Paper short abstract:
In dialogue with critical appropriations of the concept of Anthropocene, I propose to discuss elaborations of Amazonian indigenous peoples on crisis contexts, in which the anthropological exercise is fundamental for the attribution of responsibility for the predicted catastrophes.
Paper long abstract:
In the academic debate about the Anthropocene, scholars criticize the concept for universalizing responsibility for climate change. According to critics, holding all humankind accountable for ongoing catastrophes would be a way of exempting those who contribute most to causing them: the nations and the subjects at the top of the capitalist hierarchy. Such criticisms are based on an anthropological exercise, which contrasts the ecological impacts of highly industrialized cultures with those of so-called traditional cultures.Amazonian indigenous peoples recurrently predict the extinction of the world, which they consider to be degenerate due to the immorality of some of its inhabitants. There are those like the Kapon and Pemon, who in contexts of intense colonization prophesied the advent of a cataclysm, associated to the promise of indigenous salvation in the Christian paradise and the conquest of the colonizers’ goods. Such prophetisms addressed the need to transform a world marked by asymmetries between Amerindians and Europeans.

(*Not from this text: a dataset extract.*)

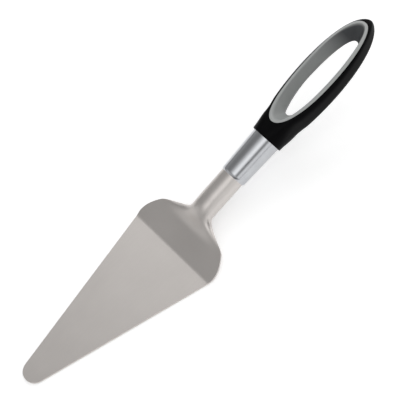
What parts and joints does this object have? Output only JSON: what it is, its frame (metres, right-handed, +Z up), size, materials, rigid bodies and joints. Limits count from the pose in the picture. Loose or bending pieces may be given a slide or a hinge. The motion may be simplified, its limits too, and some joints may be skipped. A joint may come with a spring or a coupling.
{
  "type": "cake server",
  "caption": "Cake server: a tapered flat steel blade stepped up to a rolled neck, a polished ferrule and an open loop handle with a soft liner.",
  "frame": {"origin": "centre of the bounding box, on the plane of the flat blade's underside", "axes": "+X from the tip of the blade to the end of the handle, +Y to the left seen from the handle, +Z up, out of the blade's upper face"},
  "size_m": [0.2694, 0.0642, 0.0453],
  "materials": {
    "satin_steel": "fine satin, blasted",
    "plain_steel": "as machined",
    "polished_steel": "polished",
    "black_plastic": "smooth, glossy",
    "soft_grey": "soft touch, matte"
  },
  "bodies": {
    "root": {"blade": "satin_steel", "tang": "plain_steel", "tang_pin": "plain_steel", "ferrule": "polished_steel", "handle_body": "black_plastic", "grip_liner": "soft_grey"}
  },
  "joints": []
}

Currently, some Kapon and Pemon are adherents of the Areruya religion, which transforms the reverse anthropology of the ancient prophets, both by relativizing the coming catastrophe and by considering all non-indigenous elements as inferior to those indigenous, including technology. There are also leaders like the Yanomami Davi Kopenawa who highlight the leading role of industrialization in the planetary environmental crisis.In dialogue with critical appropriations of the Anthropocene, I propose to discuss some of these Amazonian elaborations on crisis contexts, in which the anthropological exercise is fundamental for the attribution of responsibility for the predicted catastrophes.